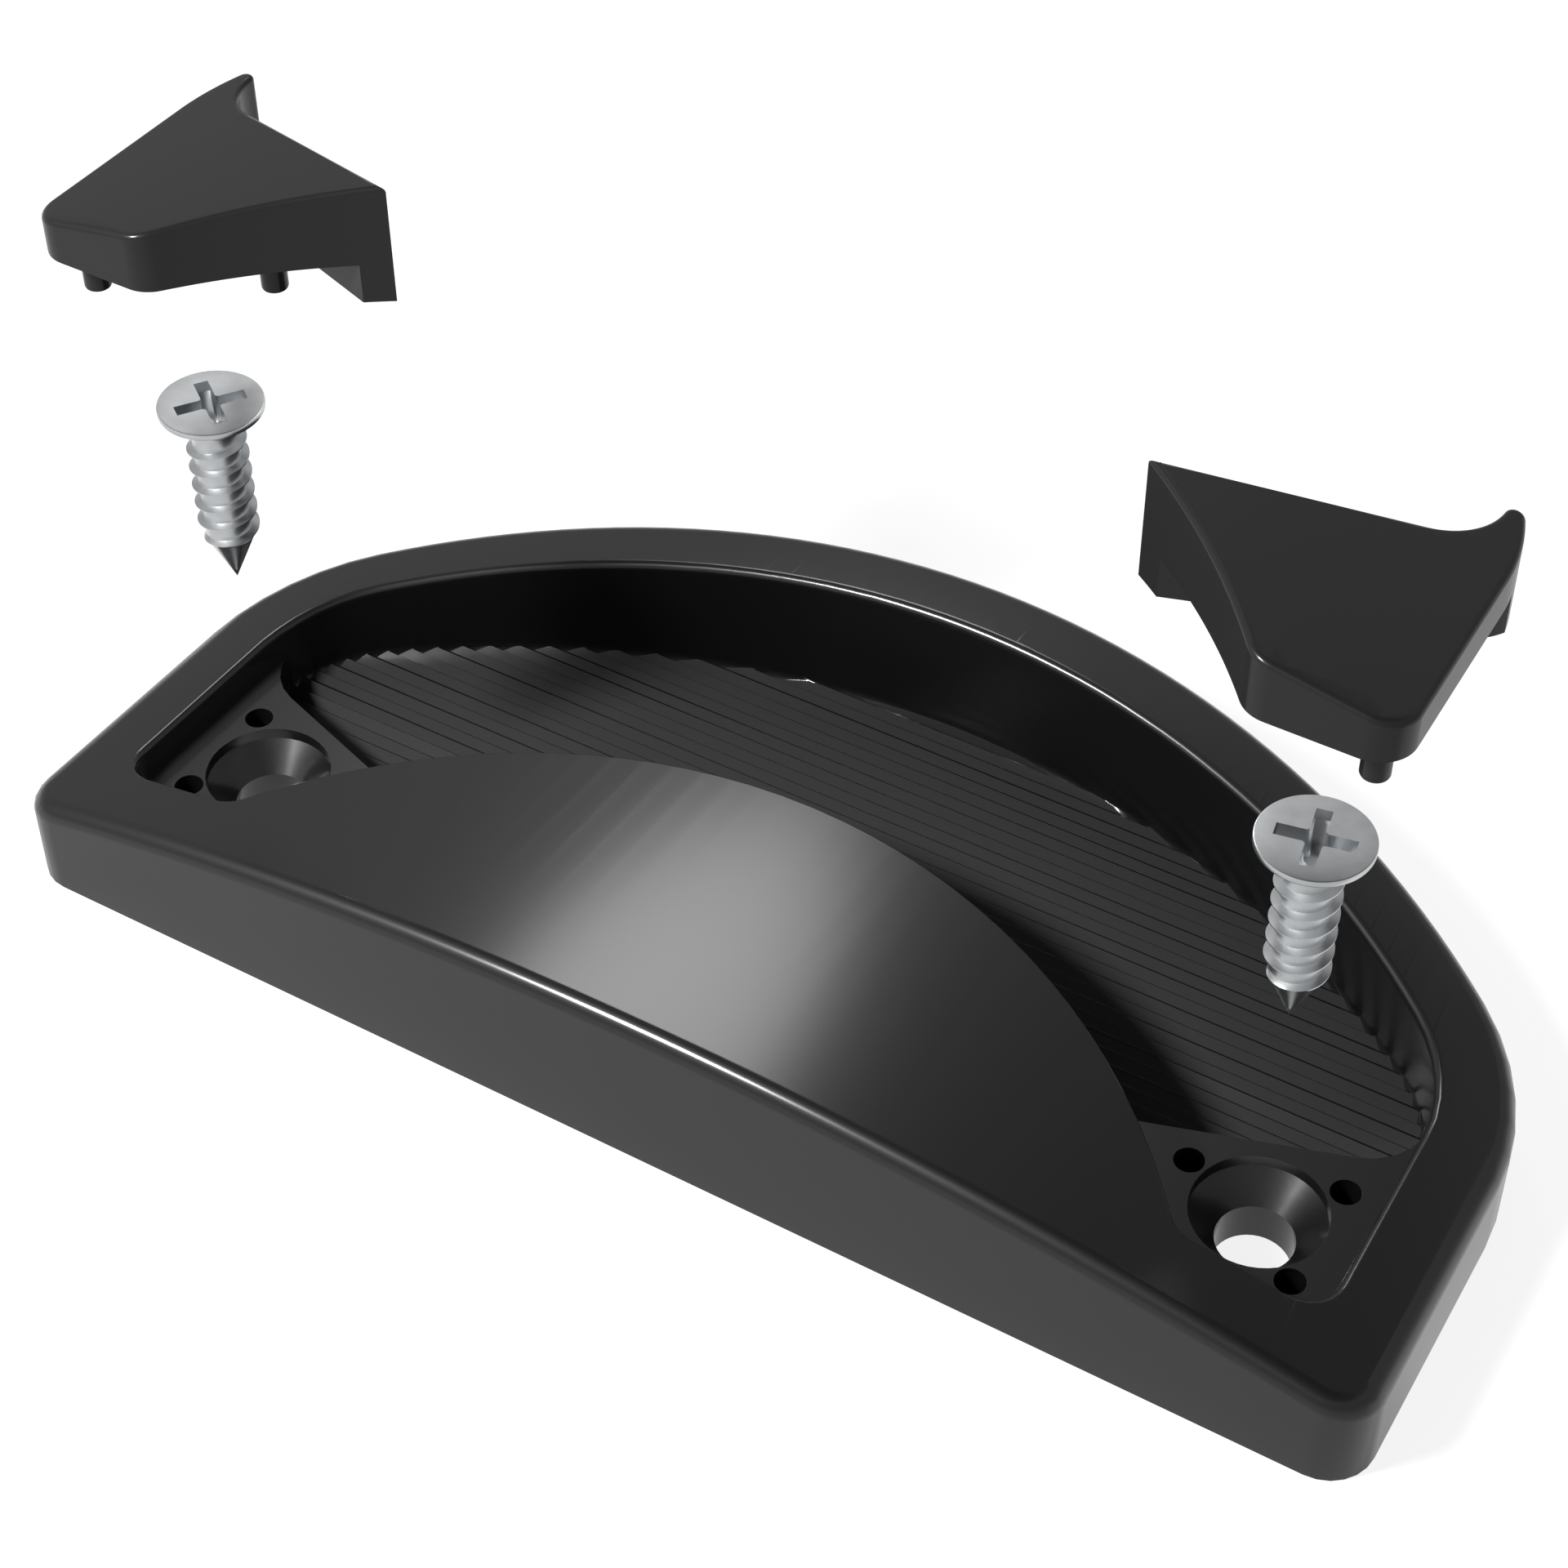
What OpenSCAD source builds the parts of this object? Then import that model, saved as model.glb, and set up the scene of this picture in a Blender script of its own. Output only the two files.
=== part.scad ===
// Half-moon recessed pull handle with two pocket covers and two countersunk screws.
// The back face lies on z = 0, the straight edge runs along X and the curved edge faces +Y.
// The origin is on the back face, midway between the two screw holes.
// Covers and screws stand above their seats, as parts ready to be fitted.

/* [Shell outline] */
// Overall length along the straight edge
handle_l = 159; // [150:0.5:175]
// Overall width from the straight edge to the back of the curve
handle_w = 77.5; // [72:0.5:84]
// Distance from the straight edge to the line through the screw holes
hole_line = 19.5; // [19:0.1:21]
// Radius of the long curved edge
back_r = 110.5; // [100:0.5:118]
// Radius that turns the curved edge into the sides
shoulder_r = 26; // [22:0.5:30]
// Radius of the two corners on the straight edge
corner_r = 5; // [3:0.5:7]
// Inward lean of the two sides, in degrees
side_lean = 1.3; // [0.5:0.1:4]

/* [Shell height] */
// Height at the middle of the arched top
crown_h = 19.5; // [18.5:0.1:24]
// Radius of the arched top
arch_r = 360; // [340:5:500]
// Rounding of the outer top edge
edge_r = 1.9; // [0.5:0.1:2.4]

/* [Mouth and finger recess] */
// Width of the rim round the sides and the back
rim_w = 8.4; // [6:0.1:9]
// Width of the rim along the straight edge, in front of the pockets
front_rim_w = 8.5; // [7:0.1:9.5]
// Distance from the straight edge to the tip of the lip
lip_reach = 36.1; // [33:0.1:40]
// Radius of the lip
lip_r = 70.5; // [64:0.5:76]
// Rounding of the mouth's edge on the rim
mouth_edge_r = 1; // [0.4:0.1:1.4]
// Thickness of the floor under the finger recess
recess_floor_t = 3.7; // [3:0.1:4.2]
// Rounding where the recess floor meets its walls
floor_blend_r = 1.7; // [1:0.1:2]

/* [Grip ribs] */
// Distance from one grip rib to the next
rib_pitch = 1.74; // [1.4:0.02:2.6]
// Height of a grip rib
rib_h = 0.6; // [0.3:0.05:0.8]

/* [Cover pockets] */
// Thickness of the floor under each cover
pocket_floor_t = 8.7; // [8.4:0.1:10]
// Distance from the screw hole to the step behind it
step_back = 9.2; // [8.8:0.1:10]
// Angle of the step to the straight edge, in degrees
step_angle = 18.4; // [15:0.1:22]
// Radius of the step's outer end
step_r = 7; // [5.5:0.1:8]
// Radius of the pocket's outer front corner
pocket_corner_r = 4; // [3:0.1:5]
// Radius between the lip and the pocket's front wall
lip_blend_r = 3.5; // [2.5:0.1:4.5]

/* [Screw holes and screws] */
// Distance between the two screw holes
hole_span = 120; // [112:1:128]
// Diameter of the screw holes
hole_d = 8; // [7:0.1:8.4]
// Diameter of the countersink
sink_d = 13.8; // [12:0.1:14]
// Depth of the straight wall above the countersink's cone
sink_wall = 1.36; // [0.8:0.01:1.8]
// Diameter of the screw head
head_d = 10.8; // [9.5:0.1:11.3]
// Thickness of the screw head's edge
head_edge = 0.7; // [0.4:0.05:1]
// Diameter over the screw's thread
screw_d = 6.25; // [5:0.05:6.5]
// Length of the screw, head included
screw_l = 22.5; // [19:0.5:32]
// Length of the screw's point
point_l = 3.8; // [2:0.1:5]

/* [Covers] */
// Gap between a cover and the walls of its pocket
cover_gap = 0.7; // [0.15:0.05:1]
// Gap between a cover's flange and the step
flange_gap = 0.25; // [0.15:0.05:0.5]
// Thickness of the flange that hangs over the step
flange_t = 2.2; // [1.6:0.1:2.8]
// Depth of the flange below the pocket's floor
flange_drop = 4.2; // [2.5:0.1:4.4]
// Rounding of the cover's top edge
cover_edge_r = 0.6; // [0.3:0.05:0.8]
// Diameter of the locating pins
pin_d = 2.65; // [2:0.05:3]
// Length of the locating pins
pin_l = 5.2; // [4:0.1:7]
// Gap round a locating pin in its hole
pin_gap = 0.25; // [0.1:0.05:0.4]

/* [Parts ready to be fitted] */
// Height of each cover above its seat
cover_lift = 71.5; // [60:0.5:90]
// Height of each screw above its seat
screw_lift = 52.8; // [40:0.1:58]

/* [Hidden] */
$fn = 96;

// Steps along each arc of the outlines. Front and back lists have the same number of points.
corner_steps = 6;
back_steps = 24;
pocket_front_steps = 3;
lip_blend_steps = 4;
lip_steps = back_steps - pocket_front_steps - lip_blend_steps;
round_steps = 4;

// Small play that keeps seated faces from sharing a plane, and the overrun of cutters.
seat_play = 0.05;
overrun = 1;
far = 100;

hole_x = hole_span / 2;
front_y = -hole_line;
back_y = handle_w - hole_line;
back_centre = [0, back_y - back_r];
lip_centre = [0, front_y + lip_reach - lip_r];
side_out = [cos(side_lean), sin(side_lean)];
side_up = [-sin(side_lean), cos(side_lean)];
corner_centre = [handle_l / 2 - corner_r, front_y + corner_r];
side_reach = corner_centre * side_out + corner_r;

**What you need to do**
Output all of the data above without any alteration.

**Output**
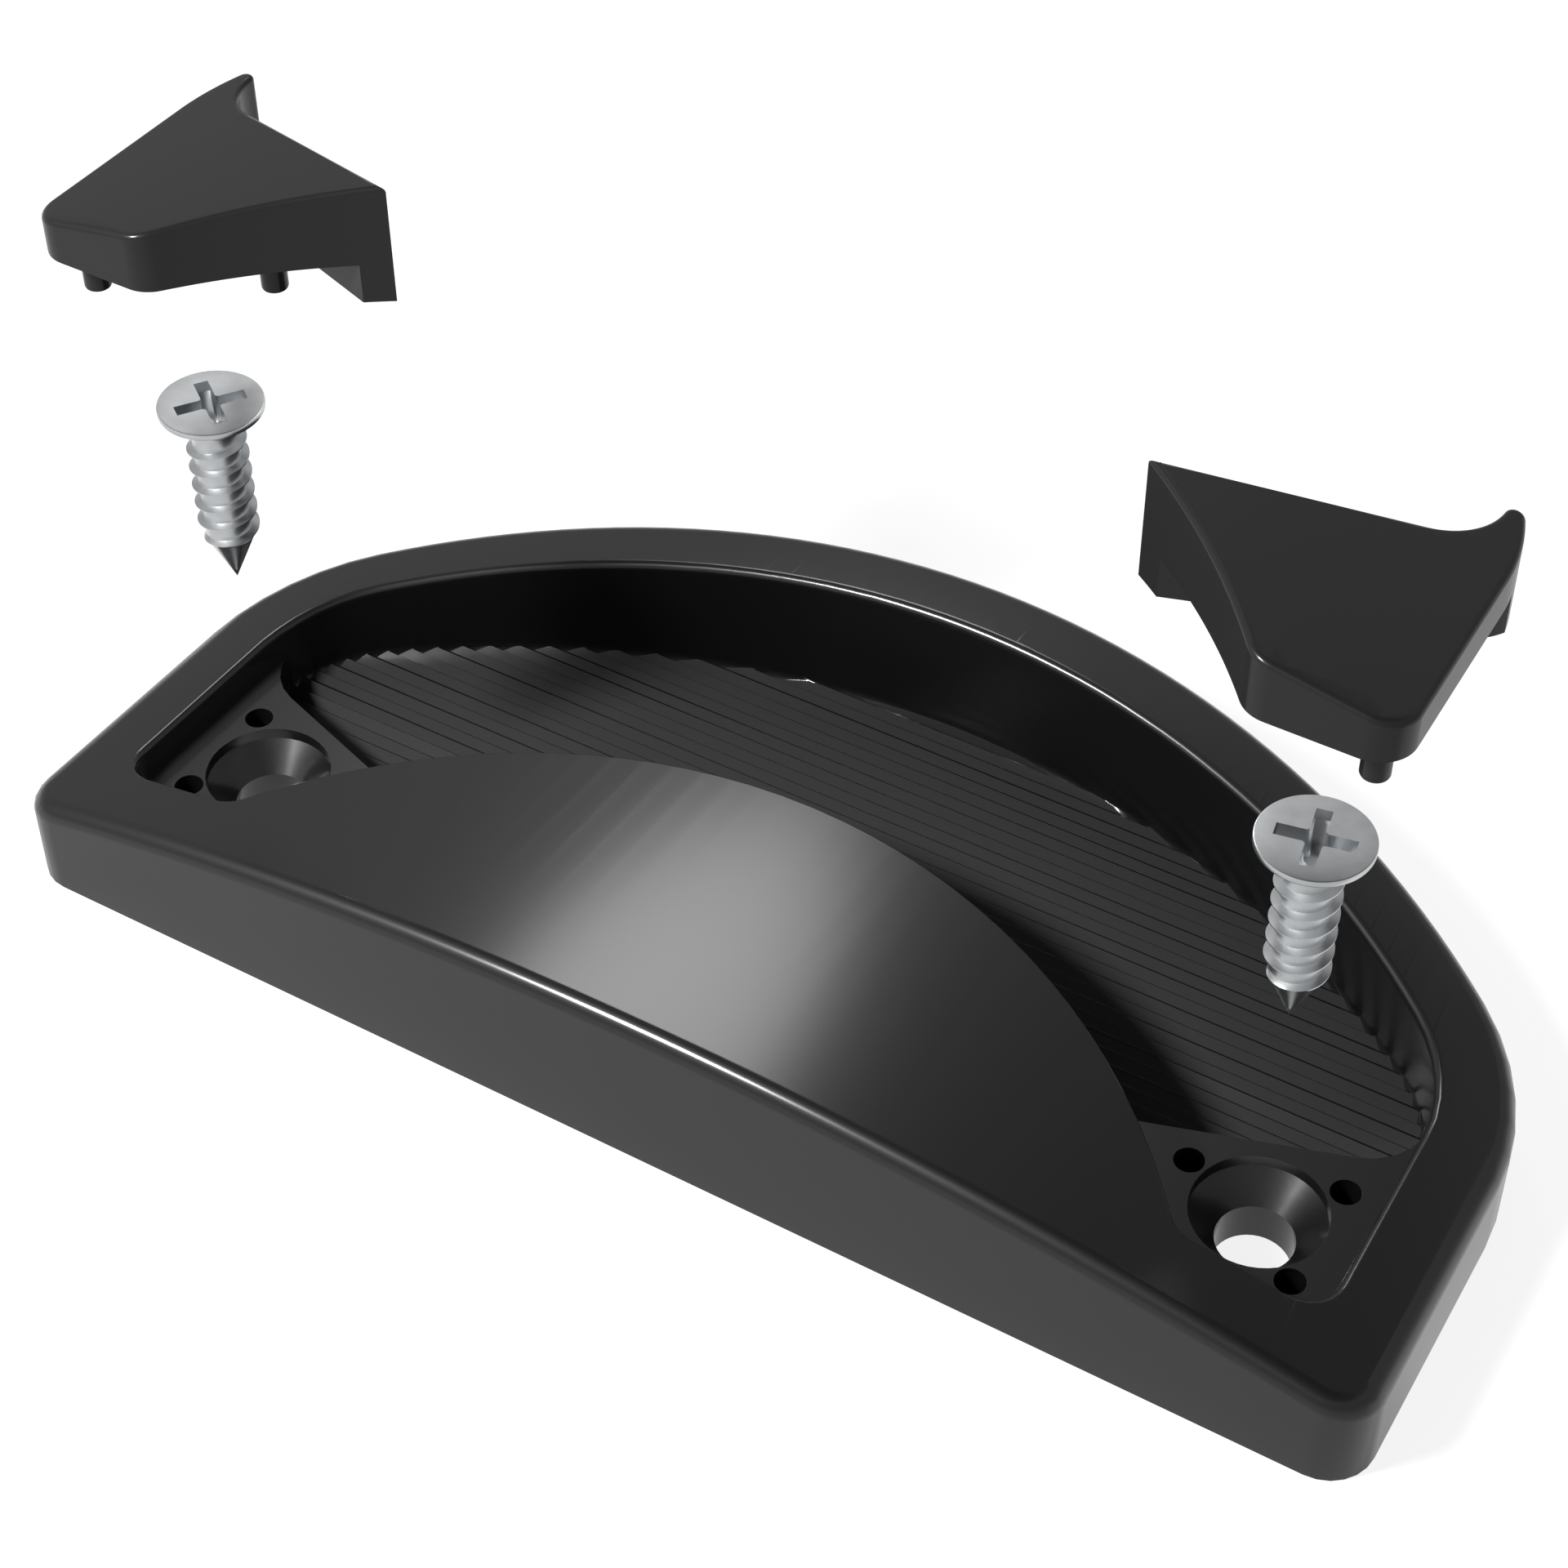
What OpenSCAD source builds the parts of this object? Then import that model, saved as model.glb, and set up the scene of this picture in a Blender script of its own. Output only the two files.
=== part.scad ===
// Half-moon recessed pull handle with two pocket covers and two countersunk screws.
// The back face lies on z = 0, the straight edge runs along X and the curved edge faces +Y.
// The origin is on the back face, midway between the two screw holes.
// Covers and screws stand above their seats, as parts ready to be fitted.

/* [Shell outline] */
// Overall length along the straight edge
handle_l = 159; // [150:0.5:175]
// Overall width from the straight edge to the back of the curve
handle_w = 77.5; // [72:0.5:84]
// Distance from the straight edge to the line through the screw holes
hole_line = 19.5; // [19:0.1:21]
// Radius of the long curved edge
back_r = 110.5; // [100:0.5:118]
// Radius that turns the curved edge into the sides
shoulder_r = 26; // [22:0.5:30]
// Radius of the two corners on the straight edge
corner_r = 5; // [3:0.5:7]
// Inward lean of the two sides, in degrees
side_lean = 1.3; // [0.5:0.1:4]

/* [Shell height] */
// Height at the middle of the arched top
crown_h = 19.5; // [18.5:0.1:24]
// Radius of the arched top
arch_r = 360; // [340:5:500]
// Rounding of the outer top edge
edge_r = 1.9; // [0.5:0.1:2.4]

/* [Mouth and finger recess] */
// Width of the rim round the sides and the back
rim_w = 8.4; // [6:0.1:9]
// Width of the rim along the straight edge, in front of the pockets
front_rim_w = 8.5; // [7:0.1:9.5]
// Distance from the straight edge to the tip of the lip
lip_reach = 36.1; // [33:0.1:40]
// Radius of the lip
lip_r = 70.5; // [64:0.5:76]
// Rounding of the mouth's edge on the rim
mouth_edge_r = 1; // [0.4:0.1:1.4]
// Thickness of the floor under the finger recess
recess_floor_t = 3.7; // [3:0.1:4.2]
// Rounding where the recess floor meets its walls
floor_blend_r = 1.7; // [1:0.1:2]

/* [Grip ribs] */
// Distance from one grip rib to the next
rib_pitch = 1.74; // [1.4:0.02:2.6]
// Height of a grip rib
rib_h = 0.6; // [0.3:0.05:0.8]

/* [Cover pockets] */
// Thickness of the floor under each cover
pocket_floor_t = 8.7; // [8.4:0.1:10]
// Distance from the screw hole to the step behind it
step_back = 9.2; // [8.8:0.1:10]
// Angle of the step to the straight edge, in degrees
step_angle = 18.4; // [15:0.1:22]
// Radius of the step's outer end
step_r = 7; // [5.5:0.1:8]
// Radius of the pocket's outer front corner
pocket_corner_r = 4; // [3:0.1:5]
// Radius between the lip and the pocket's front wall
lip_blend_r = 3.5; // [2.5:0.1:4.5]

/* [Screw holes and screws] */
// Distance between the two screw holes
hole_span = 120; // [112:1:128]
// Diameter of the screw holes
hole_d = 8; // [7:0.1:8.4]
// Diameter of the countersink
sink_d = 13.8; // [12:0.1:14]
// Depth of the straight wall above the countersink's cone
sink_wall = 1.36; // [0.8:0.01:1.8]
// Diameter of the screw head
head_d = 10.8; // [9.5:0.1:11.3]
// Thickness of the screw head's edge
head_edge = 0.7; // [0.4:0.05:1]
// Diameter over the screw's thread
screw_d = 6.25; // [5:0.05:6.5]
// Length of the screw, head included
screw_l = 22.5; // [19:0.5:32]
// Length of the screw's point
point_l = 3.8; // [2:0.1:5]

/* [Covers] */
// Gap between a cover and the walls of its pocket
cover_gap = 0.7; // [0.15:0.05:1]
// Gap between a cover's flange and the step
flange_gap = 0.25; // [0.15:0.05:0.5]
// Thickness of the flange that hangs over the step
flange_t = 2.2; // [1.6:0.1:2.8]
// Depth of the flange below the pocket's floor
flange_drop = 4.2; // [2.5:0.1:4.4]
// Rounding of the cover's top edge
cover_edge_r = 0.6; // [0.3:0.05:0.8]
// Diameter of the locating pins
pin_d = 2.65; // [2:0.05:3]
// Length of the locating pins
pin_l = 5.2; // [4:0.1:7]
// Gap round a locating pin in its hole
pin_gap = 0.25; // [0.1:0.05:0.4]

/* [Parts ready to be fitted] */
// Height of each cover above its seat
cover_lift = 71.5; // [60:0.5:90]
// Height of each screw above its seat
screw_lift = 52.8; // [40:0.1:58]

/* [Hidden] */
$fn = 96;

// Steps along each arc of the outlines. Front and back lists have the same number of points.
corner_steps = 6;
back_steps = 24;
pocket_front_steps = 3;
lip_blend_steps = 4;
lip_steps = back_steps - pocket_front_steps - lip_blend_steps;
round_steps = 4;

// Small play that keeps seated faces from sharing a plane, and the overrun of cutters.
seat_play = 0.05;
overrun = 1;
far = 100;

hole_x = hole_span / 2;
front_y = -hole_line;
back_y = handle_w - hole_line;
back_centre = [0, back_y - back_r];
lip_centre = [0, front_y + lip_reach - lip_r];
side_out = [cos(side_lean), sin(side_lean)];
side_up = [-sin(side_lean), cos(side_lean)];
corner_centre = [handle_l / 2 - corner_r, front_y + corner_r];
side_reach = corner_centre * side_out + corner_r;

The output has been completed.